* Start *

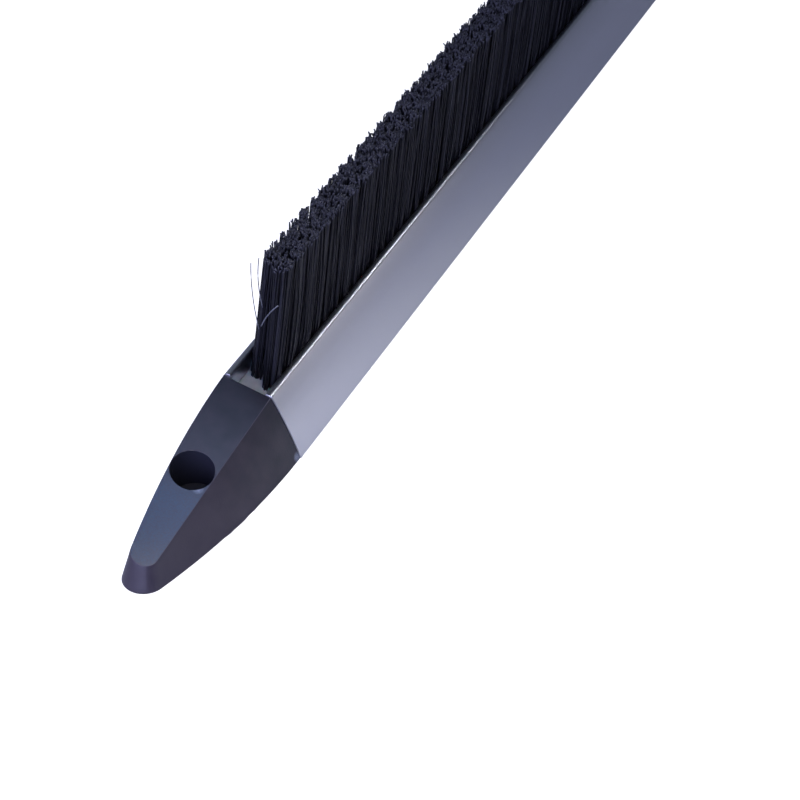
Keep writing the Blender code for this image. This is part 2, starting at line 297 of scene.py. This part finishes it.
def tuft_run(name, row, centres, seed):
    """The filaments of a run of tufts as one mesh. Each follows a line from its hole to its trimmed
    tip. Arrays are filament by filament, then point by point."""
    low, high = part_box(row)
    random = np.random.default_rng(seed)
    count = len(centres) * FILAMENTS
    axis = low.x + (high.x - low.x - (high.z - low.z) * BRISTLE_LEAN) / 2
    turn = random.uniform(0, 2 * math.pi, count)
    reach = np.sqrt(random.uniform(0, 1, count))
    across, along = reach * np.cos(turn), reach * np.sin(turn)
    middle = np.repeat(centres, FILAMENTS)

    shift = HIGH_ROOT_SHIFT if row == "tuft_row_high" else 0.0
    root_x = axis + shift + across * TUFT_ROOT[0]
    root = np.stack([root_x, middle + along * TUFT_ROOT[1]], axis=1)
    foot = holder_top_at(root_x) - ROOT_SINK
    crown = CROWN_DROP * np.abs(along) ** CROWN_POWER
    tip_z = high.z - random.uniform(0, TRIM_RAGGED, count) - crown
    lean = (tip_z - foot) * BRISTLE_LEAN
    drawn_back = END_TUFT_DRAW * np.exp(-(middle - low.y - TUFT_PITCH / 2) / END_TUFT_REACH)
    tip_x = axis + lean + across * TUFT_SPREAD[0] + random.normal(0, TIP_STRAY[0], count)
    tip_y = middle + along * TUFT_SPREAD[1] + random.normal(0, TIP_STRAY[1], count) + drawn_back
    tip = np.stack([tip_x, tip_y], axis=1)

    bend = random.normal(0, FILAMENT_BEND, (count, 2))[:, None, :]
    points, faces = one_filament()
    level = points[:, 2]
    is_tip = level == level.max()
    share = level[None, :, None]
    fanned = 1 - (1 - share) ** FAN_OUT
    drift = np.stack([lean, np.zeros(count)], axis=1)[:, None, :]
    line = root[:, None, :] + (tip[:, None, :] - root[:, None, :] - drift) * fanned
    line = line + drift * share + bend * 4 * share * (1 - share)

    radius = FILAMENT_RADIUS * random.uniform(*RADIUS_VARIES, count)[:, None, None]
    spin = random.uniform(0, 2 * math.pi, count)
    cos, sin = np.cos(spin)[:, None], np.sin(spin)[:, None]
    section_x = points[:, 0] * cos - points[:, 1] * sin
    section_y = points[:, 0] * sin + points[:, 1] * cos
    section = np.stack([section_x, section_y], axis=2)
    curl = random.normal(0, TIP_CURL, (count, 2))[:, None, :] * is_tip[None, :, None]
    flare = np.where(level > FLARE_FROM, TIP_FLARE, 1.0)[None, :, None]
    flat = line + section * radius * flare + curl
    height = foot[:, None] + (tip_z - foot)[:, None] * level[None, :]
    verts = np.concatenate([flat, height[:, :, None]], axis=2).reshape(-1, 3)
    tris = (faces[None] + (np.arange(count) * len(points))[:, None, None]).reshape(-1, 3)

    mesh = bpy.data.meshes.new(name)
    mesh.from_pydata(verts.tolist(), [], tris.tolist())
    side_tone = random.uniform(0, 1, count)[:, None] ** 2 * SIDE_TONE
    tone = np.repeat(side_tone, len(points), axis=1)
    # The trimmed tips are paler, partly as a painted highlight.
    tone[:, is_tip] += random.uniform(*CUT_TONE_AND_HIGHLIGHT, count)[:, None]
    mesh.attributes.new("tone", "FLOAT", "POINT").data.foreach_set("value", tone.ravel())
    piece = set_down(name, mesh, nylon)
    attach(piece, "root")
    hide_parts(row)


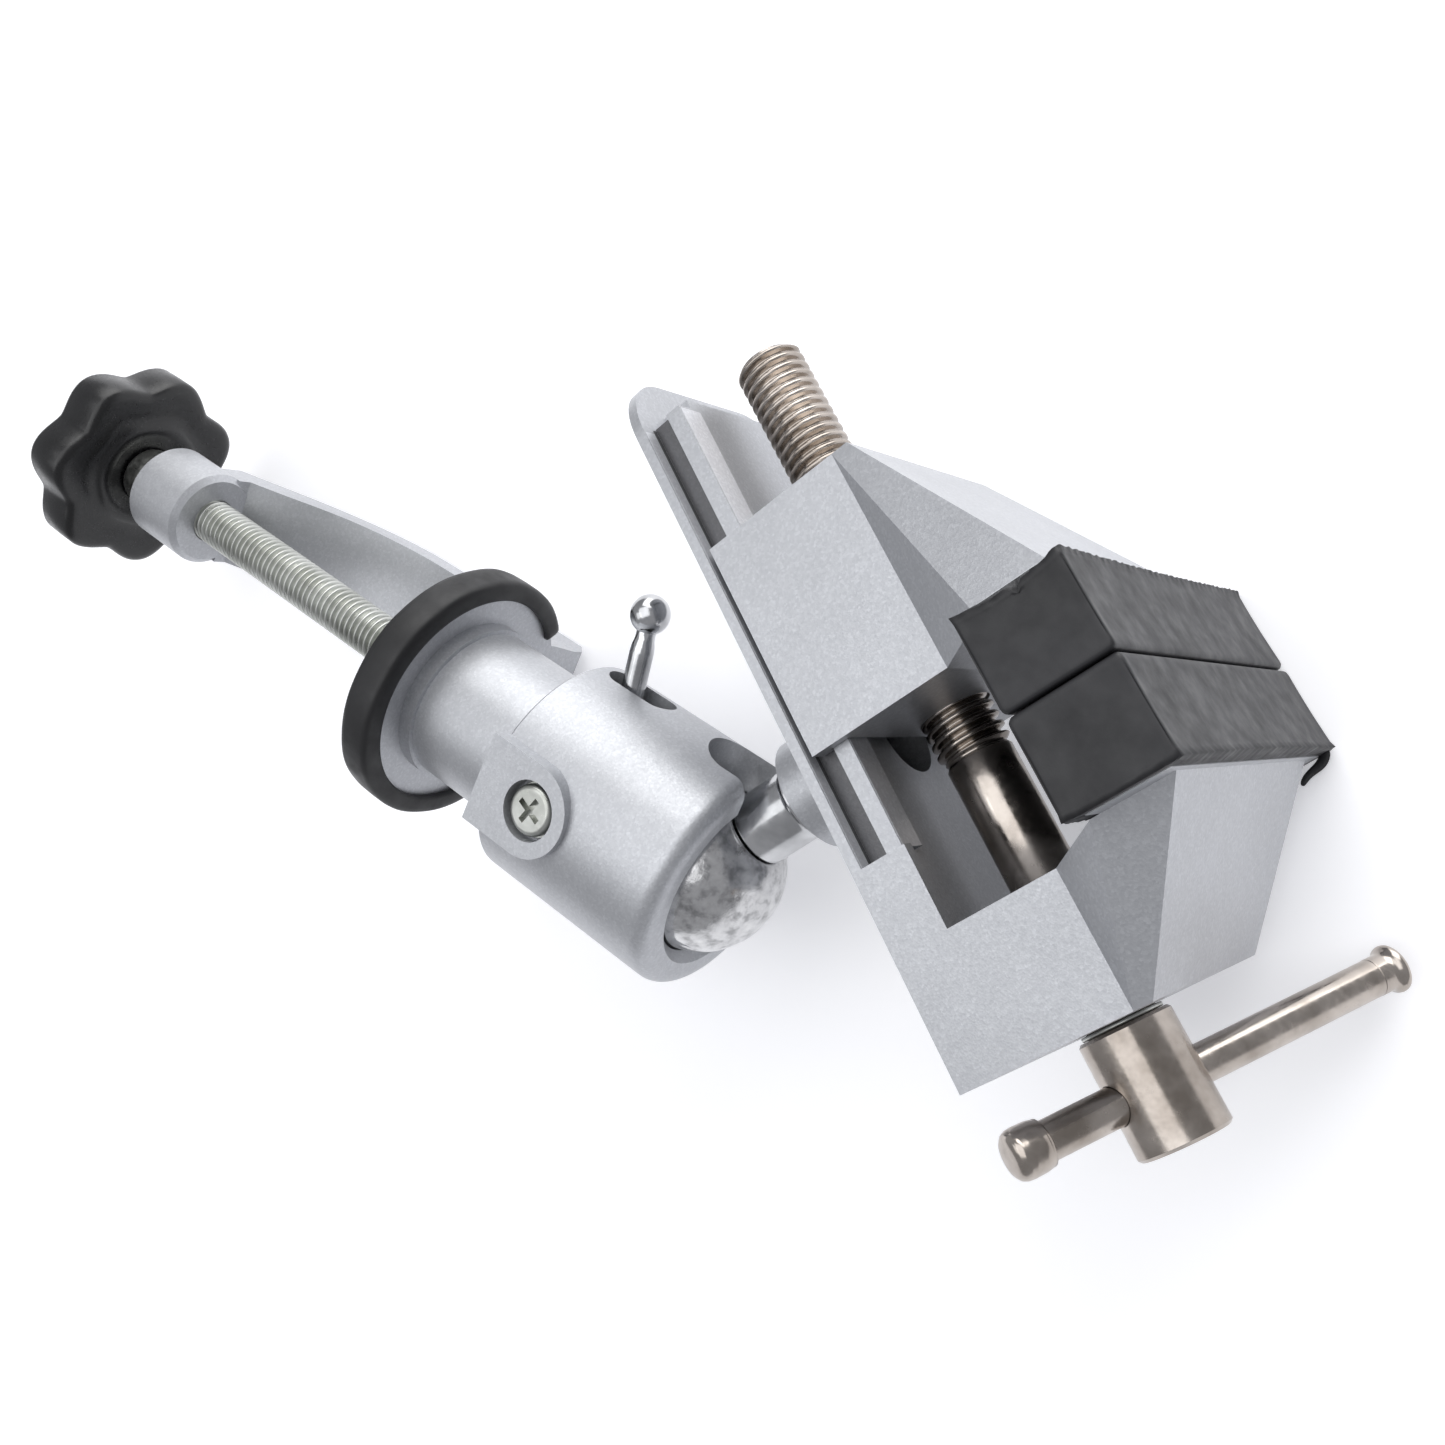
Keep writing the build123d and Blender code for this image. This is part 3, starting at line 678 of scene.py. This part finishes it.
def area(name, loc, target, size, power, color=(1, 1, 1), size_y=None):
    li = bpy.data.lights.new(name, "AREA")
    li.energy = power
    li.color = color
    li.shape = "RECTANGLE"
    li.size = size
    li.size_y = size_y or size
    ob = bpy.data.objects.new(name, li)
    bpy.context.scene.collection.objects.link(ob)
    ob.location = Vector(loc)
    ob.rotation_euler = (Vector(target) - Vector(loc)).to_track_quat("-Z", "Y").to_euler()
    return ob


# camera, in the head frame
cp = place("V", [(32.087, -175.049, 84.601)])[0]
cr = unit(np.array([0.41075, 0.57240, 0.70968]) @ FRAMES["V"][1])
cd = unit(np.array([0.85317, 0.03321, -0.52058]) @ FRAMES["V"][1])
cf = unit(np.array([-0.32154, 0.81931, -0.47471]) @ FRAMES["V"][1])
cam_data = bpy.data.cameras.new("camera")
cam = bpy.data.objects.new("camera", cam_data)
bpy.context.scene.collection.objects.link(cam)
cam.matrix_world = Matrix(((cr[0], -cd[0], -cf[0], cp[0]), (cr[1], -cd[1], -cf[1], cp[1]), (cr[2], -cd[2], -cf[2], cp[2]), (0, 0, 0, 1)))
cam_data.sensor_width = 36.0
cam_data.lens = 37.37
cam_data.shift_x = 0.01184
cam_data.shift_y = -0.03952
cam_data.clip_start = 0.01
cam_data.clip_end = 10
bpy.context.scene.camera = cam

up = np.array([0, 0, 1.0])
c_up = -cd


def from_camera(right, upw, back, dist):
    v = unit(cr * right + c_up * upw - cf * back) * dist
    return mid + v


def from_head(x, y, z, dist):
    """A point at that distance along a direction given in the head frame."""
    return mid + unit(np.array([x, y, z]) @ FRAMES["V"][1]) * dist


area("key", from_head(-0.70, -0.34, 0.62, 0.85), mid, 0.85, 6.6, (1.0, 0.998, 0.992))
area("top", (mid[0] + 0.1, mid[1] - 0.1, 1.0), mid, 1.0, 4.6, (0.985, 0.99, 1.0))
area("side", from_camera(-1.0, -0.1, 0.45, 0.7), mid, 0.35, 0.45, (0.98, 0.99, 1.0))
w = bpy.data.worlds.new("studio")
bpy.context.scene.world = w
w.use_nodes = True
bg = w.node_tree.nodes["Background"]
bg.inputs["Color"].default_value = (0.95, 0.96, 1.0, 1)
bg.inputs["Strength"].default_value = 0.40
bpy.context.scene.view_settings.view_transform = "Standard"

* End *

Recopy the entries above in their entirety, exactly.

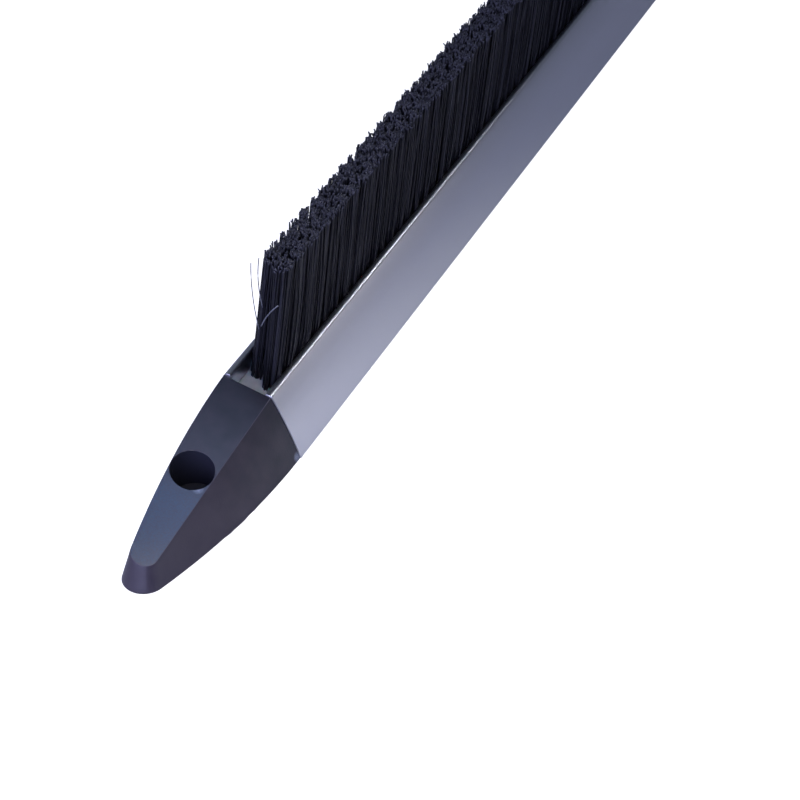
Keep writing the Blender code for this image. This is part 2, starting at line 297 of scene.py. This part finishes it.
def tuft_run(name, row, centres, seed):
    """The filaments of a run of tufts as one mesh. Each follows a line from its hole to its trimmed
    tip. Arrays are filament by filament, then point by point."""
    low, high = part_box(row)
    random = np.random.default_rng(seed)
    count = len(centres) * FILAMENTS
    axis = low.x + (high.x - low.x - (high.z - low.z) * BRISTLE_LEAN) / 2
    turn = random.uniform(0, 2 * math.pi, count)
    reach = np.sqrt(random.uniform(0, 1, count))
    across, along = reach * np.cos(turn), reach * np.sin(turn)
    middle = np.repeat(centres, FILAMENTS)

    shift = HIGH_ROOT_SHIFT if row == "tuft_row_high" else 0.0
    root_x = axis + shift + across * TUFT_ROOT[0]
    root = np.stack([root_x, middle + along * TUFT_ROOT[1]], axis=1)
    foot = holder_top_at(root_x) - ROOT_SINK
    crown = CROWN_DROP * np.abs(along) ** CROWN_POWER
    tip_z = high.z - random.uniform(0, TRIM_RAGGED, count) - crown
    lean = (tip_z - foot) * BRISTLE_LEAN
    drawn_back = END_TUFT_DRAW * np.exp(-(middle - low.y - TUFT_PITCH / 2) / END_TUFT_REACH)
    tip_x = axis + lean + across * TUFT_SPREAD[0] + random.normal(0, TIP_STRAY[0], count)
    tip_y = middle + along * TUFT_SPREAD[1] + random.normal(0, TIP_STRAY[1], count) + drawn_back
    tip = np.stack([tip_x, tip_y], axis=1)

    bend = random.normal(0, FILAMENT_BEND, (count, 2))[:, None, :]
    points, faces = one_filament()
    level = points[:, 2]
    is_tip = level == level.max()
    share = level[None, :, None]
    fanned = 1 - (1 - share) ** FAN_OUT
    drift = np.stack([lean, np.zeros(count)], axis=1)[:, None, :]
    line = root[:, None, :] + (tip[:, None, :] - root[:, None, :] - drift) * fanned
    line = line + drift * share + bend * 4 * share * (1 - share)

    radius = FILAMENT_RADIUS * random.uniform(*RADIUS_VARIES, count)[:, None, None]
    spin = random.uniform(0, 2 * math.pi, count)
    cos, sin = np.cos(spin)[:, None], np.sin(spin)[:, None]
    section_x = points[:, 0] * cos - points[:, 1] * sin
    section_y = points[:, 0] * sin + points[:, 1] * cos
    section = np.stack([section_x, section_y], axis=2)
    curl = random.normal(0, TIP_CURL, (count, 2))[:, None, :] * is_tip[None, :, None]
    flare = np.where(level > FLARE_FROM, TIP_FLARE, 1.0)[None, :, None]
    flat = line + section * radius * flare + curl
    height = foot[:, None] + (tip_z - foot)[:, None] * level[None, :]
    verts = np.concatenate([flat, height[:, :, None]], axis=2).reshape(-1, 3)
    tris = (faces[None] + (np.arange(count) * len(points))[:, None, None]).reshape(-1, 3)

    mesh = bpy.data.meshes.new(name)
    mesh.from_pydata(verts.tolist(), [], tris.tolist())
    side_tone = random.uniform(0, 1, count)[:, None] ** 2 * SIDE_TONE
    tone = np.repeat(side_tone, len(points), axis=1)
    # The trimmed tips are paler, partly as a painted highlight.
    tone[:, is_tip] += random.uniform(*CUT_TONE_AND_HIGHLIGHT, count)[:, None]
    mesh.attributes.new("tone", "FLOAT", "POINT").data.foreach_set("value", tone.ravel())
    piece = set_down(name, mesh, nylon)
    attach(piece, "root")
    hide_parts(row)


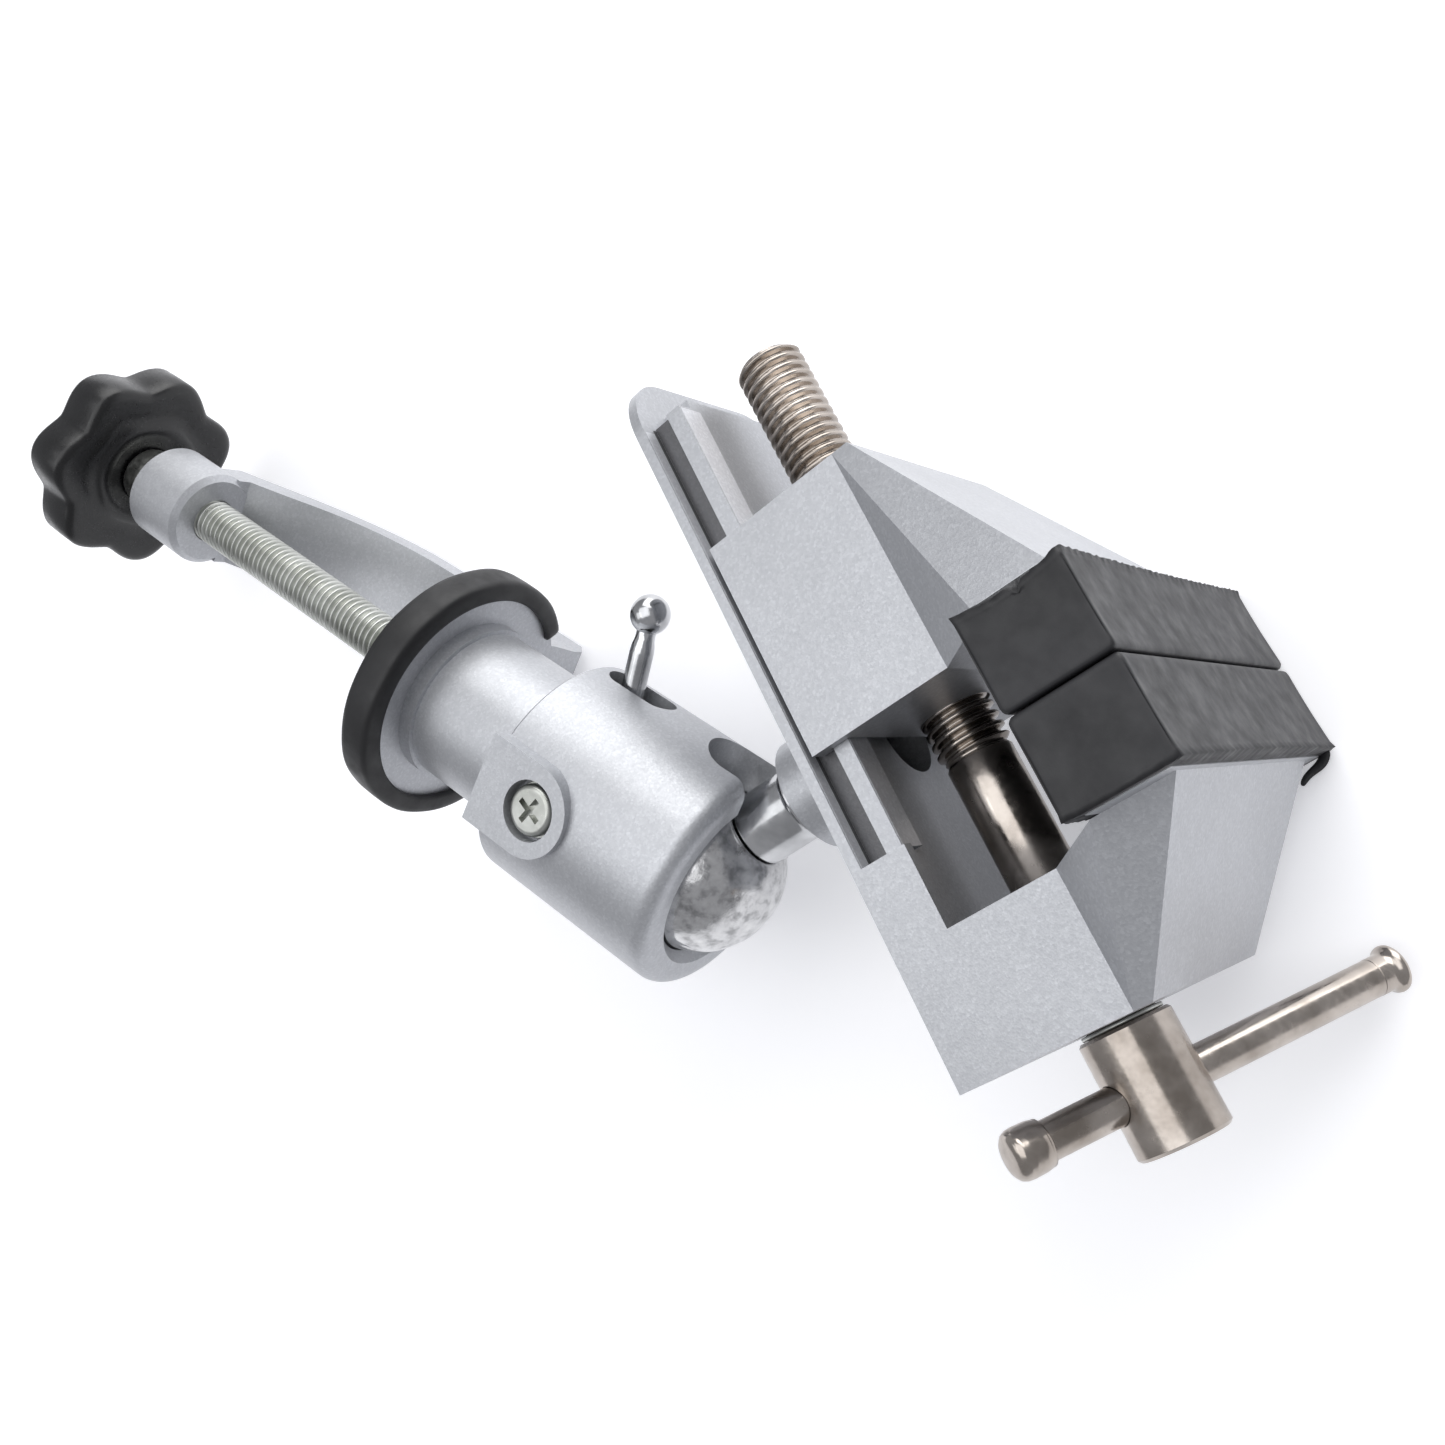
Keep writing the build123d and Blender code for this image. This is part 3, starting at line 678 of scene.py. This part finishes it.
def area(name, loc, target, size, power, color=(1, 1, 1), size_y=None):
    li = bpy.data.lights.new(name, "AREA")
    li.energy = power
    li.color = color
    li.shape = "RECTANGLE"
    li.size = size
    li.size_y = size_y or size
    ob = bpy.data.objects.new(name, li)
    bpy.context.scene.collection.objects.link(ob)
    ob.location = Vector(loc)
    ob.rotation_euler = (Vector(target) - Vector(loc)).to_track_quat("-Z", "Y").to_euler()
    return ob


# camera, in the head frame
cp = place("V", [(32.087, -175.049, 84.601)])[0]
cr = unit(np.array([0.41075, 0.57240, 0.70968]) @ FRAMES["V"][1])
cd = unit(np.array([0.85317, 0.03321, -0.52058]) @ FRAMES["V"][1])
cf = unit(np.array([-0.32154, 0.81931, -0.47471]) @ FRAMES["V"][1])
cam_data = bpy.data.cameras.new("camera")
cam = bpy.data.objects.new("camera", cam_data)
bpy.context.scene.collection.objects.link(cam)
cam.matrix_world = Matrix(((cr[0], -cd[0], -cf[0], cp[0]), (cr[1], -cd[1], -cf[1], cp[1]), (cr[2], -cd[2], -cf[2], cp[2]), (0, 0, 0, 1)))
cam_data.sensor_width = 36.0
cam_data.lens = 37.37
cam_data.shift_x = 0.01184
cam_data.shift_y = -0.03952
cam_data.clip_start = 0.01
cam_data.clip_end = 10
bpy.context.scene.camera = cam

up = np.array([0, 0, 1.0])
c_up = -cd


def from_camera(right, upw, back, dist):
    v = unit(cr * right + c_up * upw - cf * back) * dist
    return mid + v


def from_head(x, y, z, dist):
    """A point at that distance along a direction given in the head frame."""
    return mid + unit(np.array([x, y, z]) @ FRAMES["V"][1]) * dist


area("key", from_head(-0.70, -0.34, 0.62, 0.85), mid, 0.85, 6.6, (1.0, 0.998, 0.992))
area("top", (mid[0] + 0.1, mid[1] - 0.1, 1.0), mid, 1.0, 4.6, (0.985, 0.99, 1.0))
area("side", from_camera(-1.0, -0.1, 0.45, 0.7), mid, 0.35, 0.45, (0.98, 0.99, 1.0))
w = bpy.data.worlds.new("studio")
bpy.context.scene.world = w
w.use_nodes = True
bg = w.node_tree.nodes["Background"]
bg.inputs["Color"].default_value = (0.95, 0.96, 1.0, 1)
bg.inputs["Strength"].default_value = 0.40
bpy.context.scene.view_settings.view_transform = "Standard"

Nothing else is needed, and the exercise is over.